When asked about her story where a woman speaks to a spider, Ambai says that in ancient literature women always spoke to inhuman things. She adds that she too talks to the utensils in her house especially a Dosa tava which is troublesome if not spoken to.

Anjana explains how in recent times women superheroes have been created out of mythology. She quotes the example of Shakti who hunts demons. Indira welcomes the idea of a mythological superhero but also impresses upon the fact that every woman is a super hero of her own sorts. Indira also expresses her pleasure that the upcoming literature on women from mythology is an indication of how women have taken ownership of the narrative. She might not agree with some of the interpretations, nevertheless they are welcome changes.

Anjana questions how in the earlier days, queens were always the heroines of the stories. Ambai again says it is not true. Stories have been written about the common woman too. Unfortunately, those writers are not read by new age readers.

Ambai touches upon how a specific kind of language was used to talk about men and women in literature in the earlier days. She explains how a man is compared to a mountain and a woman to a creeper and her mouth to some fruit. If it is a man’s heart, it would rise and fall like the waves of the sea, but if it were a woman’s it would be like a boiling pot of water. Such choice of language is changing in the recent times according to Ambai.

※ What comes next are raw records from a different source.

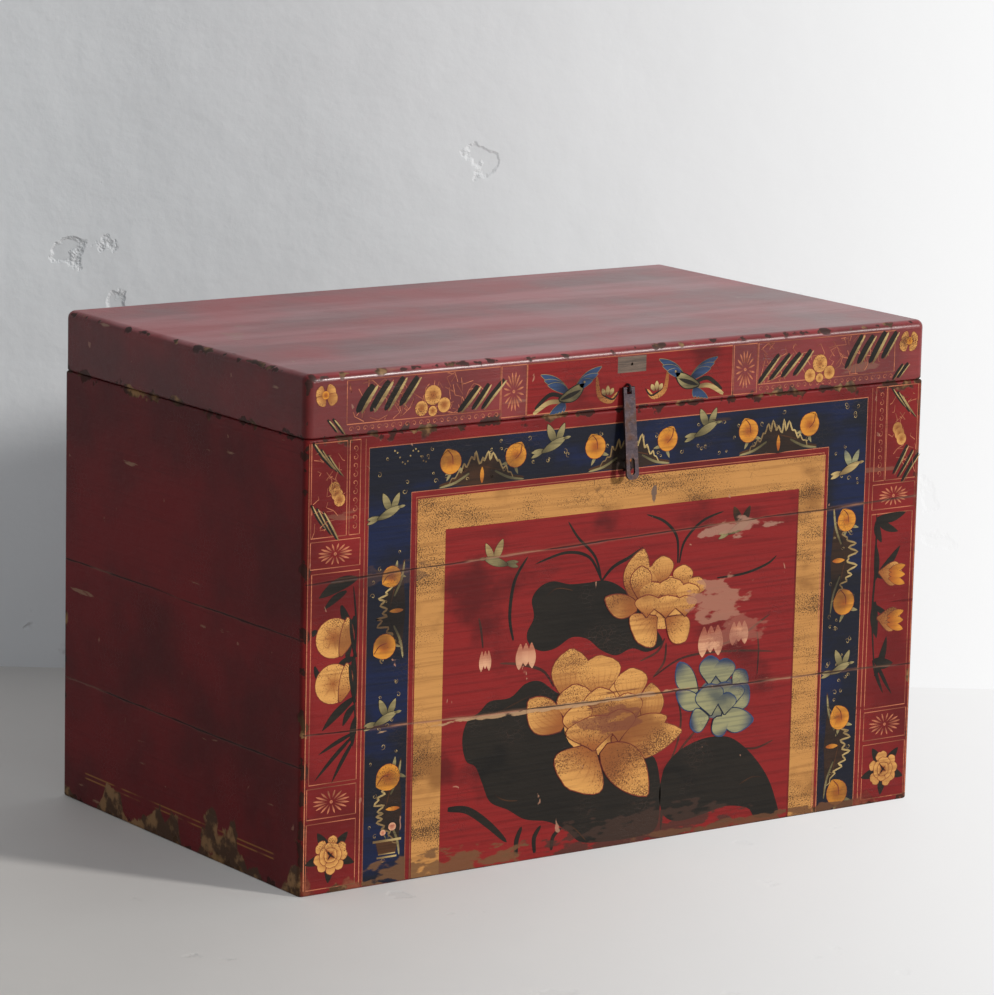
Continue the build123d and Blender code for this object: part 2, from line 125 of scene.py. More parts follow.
class ChestStage(bpy.types.PropertyGroup):
    """Camera and lamps."""

    azimuth: bpy.props.FloatProperty(
        name="Azimuth", description="Camera's turn about the chest", default=math.radians(-35.26),
        subtype="ANGLE",
    )
    elevation: bpy.props.FloatProperty(
        name="Elevation", description="Camera's height angle", default=math.radians(10.94),
        subtype="ANGLE",
    )
    roll: bpy.props.FloatProperty(
        name="Roll", description="Camera's roll", default=math.radians(1.32), subtype="ANGLE"
    )
    distance: bpy.props.FloatProperty(
        name="Distance", description="Camera to its aim point", default=5.239, unit="LENGTH"
    )
    lens: bpy.props.FloatProperty(name="Lens", description="Focal length in mm", default=169.63)
    wall_distance: bpy.props.FloatProperty(
        name="Wall distance", description="Wall behind the chest's centre, clear of the open lid",
        default=0.56, unit="LENGTH",
    )
    key: bpy.props.FloatProperty(name="Key", description="Strength of the key light", default=2.7)
    fill: bpy.props.FloatProperty(name="Fill", description="Strength of the room light", default=0.42)


# Shader building: a Mix node keeps its colours in these sockets
MIX_A, MIX_B, MIX_RESULT = 6, 7, 2


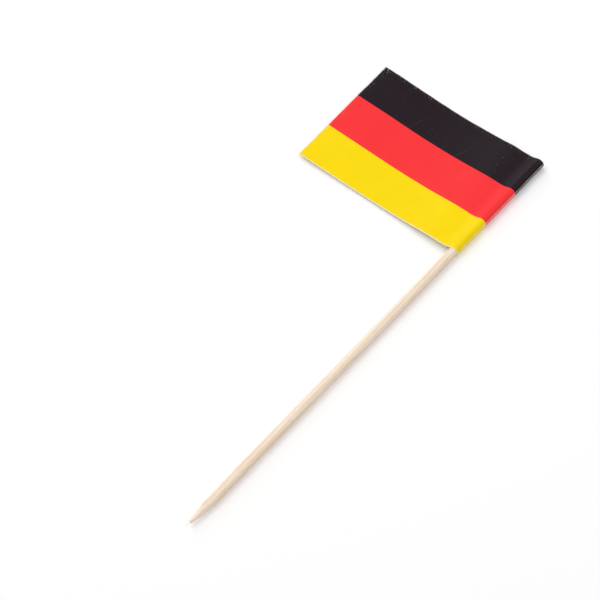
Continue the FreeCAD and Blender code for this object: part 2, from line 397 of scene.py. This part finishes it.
def worn_fold(g, from_fold, chip, grit):
    """Bare paper in the crack of the fold, down the far side of the pick."""
    out = g.math("ABSOLUTE", from_fold)
    crack = g.math("SUBTRACT", g.span(chip, 0.3, 0.7, 0.08, 0.20), out)
    return g.math("MULTIPLY", g.span(crack, -0.08, 0.08), g.span(grit, 0.40, 0.60, 0.22, 0.65))


def worn_corners(g, across, from_free, to_edge, grit):
    """Many tiny scuffs at the free corner of the blunt end, and fewer along the edges."""
    rub = g.span(g.math("ADD", from_free, across), 0.5, 7.0, 1.0, 0.0)
    border = g.span(to_edge, 0.2, 1.8, 0.55, 0.0)
    return g.math("MULTIPLY", g.span(grit, 0.60, 0.70), g.math("MAXIMUM", rub, border))


def worn_lines(g, where):
    """Fine straight scratches in two directions, and pinholes in the ink."""
    first = g.noise(g.place((40.0, 2600.0, 40.0), (0.0, 0.0, 17.0)), 1.0, 1.0, 0.5)
    second = g.noise(g.place((160.0, 3400.0, 160.0), (0.0, 0.0, -58.0)), 1.0, 1.0, 0.5)
    return g.largest(
        g.span(first, 0.72, 0.84, 0.0, 0.07),
        g.span(second, 0.76, 0.88, 0.0, 0.07),
        g.span(g.texture("pinhole", where), 0.74, 0.82, 0.0, 0.24),
    )


def worn_share(g, across, from_fold, from_free, where):
    """How much bare paper shows through the print."""
    to_edge = g.math("MINIMUM", across, g.math("SUBTRACT", HOIST, across))
    to_edge = g.math("MINIMUM", to_edge, from_free)
    chip, grit = g.texture("chip", where), g.texture("grit", where)
    return g.largest(
        worn_cuts(g, across, to_edge, chip, where),
        worn_fold(g, from_fold, chip, grit),
        worn_corners(g, across, from_free, to_edge, grit),
        worn_lines(g, where),
    )


def printed_material():
    """Printed face of the paper: satin ink over paper that is never quite flat."""
    g = Graph("printed_paper")
    where = g.place()
    across, from_fold = g.attribute("hoist_mm"), g.attribute("fold_mm")
    ink, tooth = ink_colour(g, across, from_fold, where)
    worn = worn_share(g, across, from_fold, g.attribute("free_mm"), where)
    normal = g.bump(g.texture("cockle", where), 0.55, 0.14 * MM)
    normal = g.bump(g.weigh((tooth, 0.7), (worn, 0.6)), 0.4, 0.012 * MM, normal)
    satin = g.span(tooth, 0.3, 0.7, 0.33, 0.45)
    g.feed(g.shader, {
        "Base Color": g.mix(worn, ink, RUBBED_PAPER),
        "Roughness": g.math("MULTIPLY_ADD", worn, 0.35, satin),
        "Normal": normal,
        "Specular IOR Level": 0.095,
    })
    return g.material


def core_material():
    """Unprinted paper, seen at the cut edges and between the leaves. A little ink soaked in."""
    g = Graph("bare_paper")
    where = g.place()
    fibre = g.texture("fibre", where)
    stain = g.span(g.texture("stain", where), 0.5, 0.8, 0.0, 0.3)
    colour = g.mix(g.span(fibre, 0.3, 0.75), DULL_PAPER, BRIGHT_PAPER)
    colour = g.mix(stain, colour, STAINED_PAPER)
    ink, _ = ink_colour(g, g.attribute("hoist_mm"), g.attribute("fold_mm"), where)
    g.feed(g.shader, {
        "Base Color": g.mix(0.22, colour, ink),
        "Roughness": 0.85,
        "Normal": g.bump(fibre, 0.6, 0.02 * MM),
        "Specular IOR Level": 0.25,
    })
    return g.material


def seen_share(tree):
    """1 for rays from the camera, from gloss and through glass, 0 for those that light things."""
    path = tree.nodes.new("ShaderNodeLightPath")
    share = path.outputs["Is Camera Ray"]
    for ray in ("Is Glossy Ray", "Is Transmission Ray"):
        either = tree.nodes.new("ShaderNodeMath")
        either.operation = "MAXIMUM"
        tree.links.new(share, either.inputs[0])
        tree.links.new(path.outputs[ray], either.inputs[1])
        share = either.outputs[0]
    return share


def floor_material():
    """Plain white surface that keeps the shadow. Seen or mirrored, it is a little lighter."""
    g = Graph("floor")
    g.tree.nodes.remove(g.shader)
    white = (FLOOR_GREY, FLOOR_GREY, FLOOR_GREY, 1.0)
    matt = g.node("ShaderNodeBsdfDiffuse", {"Color": white}).outputs[0]
    lift = g.math("MULTIPLY", seen_share(g.tree), FLOOR_LIFT)
    glow = g.node("ShaderNodeEmission", {"Color": WHITE, "Strength": lift}).outputs[0]
    both = g.node("ShaderNodeAddShader", {0: matt, 1: glow}).outputs[0]
    g.feed(g.tree.nodes["Material Output"], {"Surface": both})
    return g.material


# Meshes

def make_object(name, points, faces):
    """Smooth mesh object from points in millimetres."""
    mesh = bpy.data.meshes.new(name)
    mesh.from_pydata((np.asarray(points) * MM).tolist(), [], faces)
    mesh.polygons.foreach_set("use_smooth", [True] * len(mesh.polygons))
    mesh.update()
    made = bpy.data.objects.new(name, mesh)
    bpy.context.scene.collection.objects.link(made)
    return made


def add_numbers(made, name, values):
    """Keeps one number for each point of the mesh, for its material to read."""
    layer = made.data.attributes.new(name, "FLOAT", "POINT")
    layer.data.foreach_set("value", np.asarray(values, dtype=np.float32))


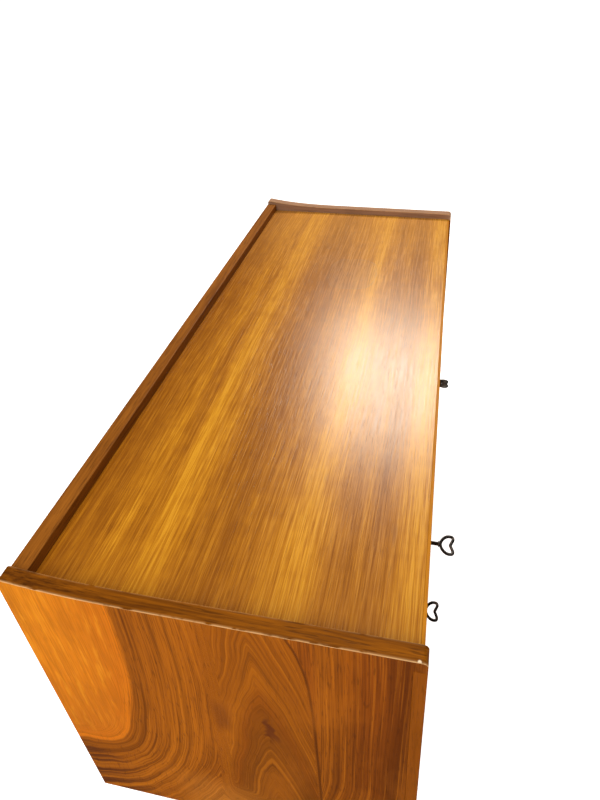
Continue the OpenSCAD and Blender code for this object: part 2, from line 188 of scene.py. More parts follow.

When Indira talks about her story of a financially independent widow, she says she was worried if she was right to assume that a widow would be financially independent. She says she went on about researching to find if there ever existed such women in history and did find one in the 19th century. Ambai explains how her grandmother was a financially independent widow. Ambai also talks about how her mother was instrumental in getting her admitted to a college in Chennai and how she told her that all her dreams would come true. Such heroines have always been around us and we take them for granted, concludes Ambai.